Prigge also claimed that the decision to appoint Martinez was premeditated among the five council members who voted "yes."
"Everybody on this dais owes an apology to the other 20 applicants for this position who were lured to believe they had even the whisper of a chance," he said.
Gavin called the process the worst "political theater" he's seen while in office.
He also criticized the staff time spent on the selection process and the $10,000 or so expense for Martinez's council salary.
Steffen objected to that.
"If we could calculate the cost of the staff time for the posturing, the pandering and the grandstanding, I think some of us would be paying a larger bill," Steffen said.

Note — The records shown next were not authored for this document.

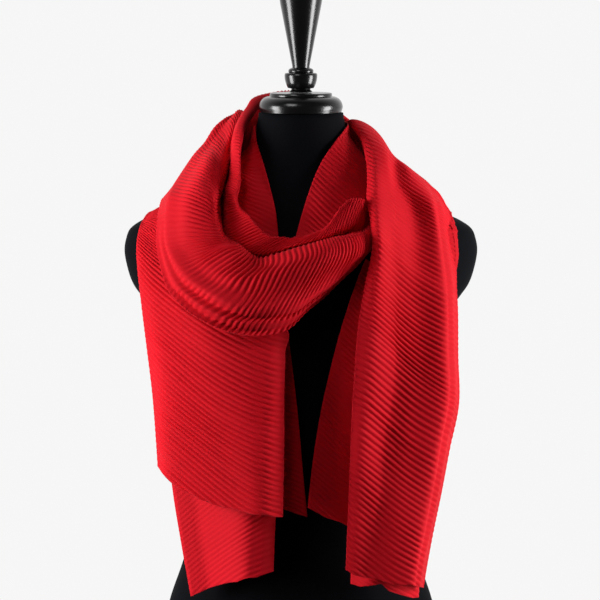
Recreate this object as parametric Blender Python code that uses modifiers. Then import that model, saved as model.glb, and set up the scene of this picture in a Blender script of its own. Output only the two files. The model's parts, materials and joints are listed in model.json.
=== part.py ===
"""Pleated scarf wound once round a limbless dress form.

Metres, +Z up.  The form faces -Y and stands on z = 0 with its axis on x = y = 0, so +X is the
viewer's right.  Each stretch of the scarf is a strip of cloth lofted through pleat lines: a table
row is one pleat line across the strip, and its named columns are points on that line, in
millimetres.  Rows run along the scarf, and every other row of the finished grid stands proud, which
makes the pleats.  The Solidify modifier gives the cloth its wall.
"""
import math

import bpy
import numpy as np

MM = 0.001

# Driving sizes of the cloth, in millimetres.
CLOTH_WALL = 2.0
PLEAT_ROW = 10.8         # from a pleat's crest to its valley, along the scarf
PLEAT_RISE = 1.1         # crest above the strip's middle, and valley below it
SEAM_GAP = 5.0           # along the strip's middle, between two stretches that meet end to end
FORM_GAP = 3.6           # least space between a strip's middle and the form
HANG_STEP = 15.0         # spacing of the heights at which hanging cloth looks for the form above it

# Driving sizes of the turned neck cap and finial, in millimetres.
NECK_TOP = 705.5
CAP_HEIGHT = 22.1
CAP_RADIUS = 46.6      # at its widest, a little above its foot
CAP_WIDEST = 5.6       # height of that above its foot
PLATE_RADIUS = 34.6
PLATE_THICK = 3.6
STACK_GAP = 0.3        # between the neck, the cap and the finial
FINIAL_TURNS = 28
CAP_TURNS = 32

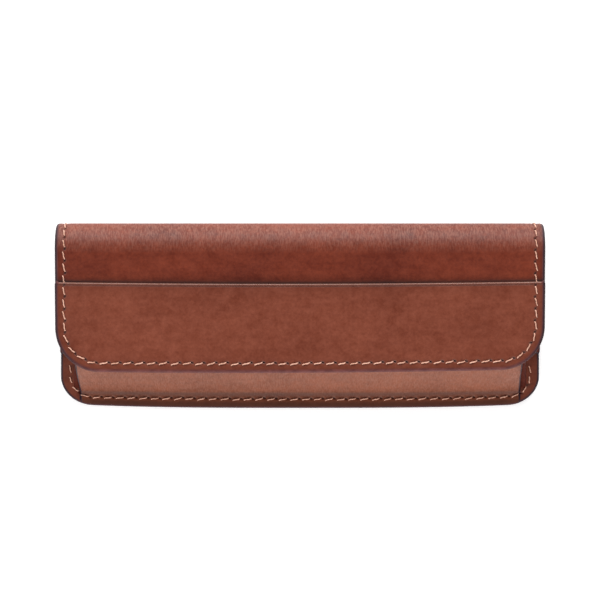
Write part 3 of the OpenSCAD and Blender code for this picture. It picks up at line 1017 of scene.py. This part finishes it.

Steffen also said that the interviewees were shown disrespect by opposing council members during closed session.
Gavin replied to Steffen by saying, "When you decide you want to respect me, you'll get the same respect back."
Rauschenberger called the attitude of opposing council members "a tyranny of the minority."
"The majority of the board has spoken and the minority is trying to overturn what we say," she said.
Ruling by majority is what democracy is all about, Kaptain said.
Kaptain also criticized Prigge for telling the Daily Herald which four finalists were chosen in executive session, which was disrespectful to the other applicants, he said.
Shaw said he opposed any appointment mainly because he knew it would be divisive.
"I knew it would be very political and it would draw us as a council even farther apart than together," he said.
After she was sworn in by Kane County Associate Judge Kathy Karayannis, Martinez thanked fellow council members for making the council more reflective of Elgin, which is about 44 percent Hispanic.
"I also understand that I have a great challenge ahead of me. I pledge to give the best of me using the leadership skills and experience I learned in the many years I served my country and I served my community," she said. "I hope to exceed your expectations and fulfill the duties of my office with respect, dignity and responsibility."